- Birth name: Timothy Dennis Brummett
- Born: September 1, 1952 (age 72)
- Origin: Spokane, Washington, U.S.
- Genres: Country, Folk rock, Acoustic
- Occupation(s): Singer-songwriter, guitarist
- Instrument(s): Guitar, piano
- Labels: Christander Records

= Tim Brummett =

American singer-songwriter

Tim Brummett (born September 1, 1952) is a singer-songwriter and guitarist from Spokane, Washington. He released His first studio album, You Only Live Twice, on Christander Records in 2005. Some of his musical influences include Johnny Cash, Elton John, Roy Orbison, John Prine, Steve Earle, The Everly Brothers, and The Beatles.

==Musical career==
Brummett has been playing and performing music since he was 15 years old. He chose to raise his family and put his musical dreams on hold until finally signing with Christander Records on April 5, 2005, at age 53. Brummett released his first studio album, You Only Live Twice, that same year. Following the release, several songs off his debut album reached No. 1 on various internet music charts, and the song "Share Your Load" was played on over 200 radio stations across the U.S. In early 2006 with the success of his album, Brummett teamed up with renowned fiddle player Kurt Baumer and several virtuoso acoustic musicians to form his new band, Tim Brummett and the Boomers.
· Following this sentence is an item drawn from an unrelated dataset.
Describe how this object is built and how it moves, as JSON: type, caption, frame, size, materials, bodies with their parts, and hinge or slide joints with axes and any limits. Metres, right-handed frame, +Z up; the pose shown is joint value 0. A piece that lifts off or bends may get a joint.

Tim Brummett and The Boomers went on tour throughout the Pacific Northwest in 2006, and opened for Josh Gracin on March 10, 2006, at the Knitting Factory in Spokane, Washington. Brummett eventually split apart from the band and plans to start a solo career. He stated in a myspace blog, "Well, many artists say the only way to really get good is to play solo which is why I decided to commit to it. I may play solo til the end. The connection with the audience and the way the music becomes so important is simply awesome." Brummett recently released a rough cut demo version of a new song called "Gettin Out Of Fargo" on his myspace page.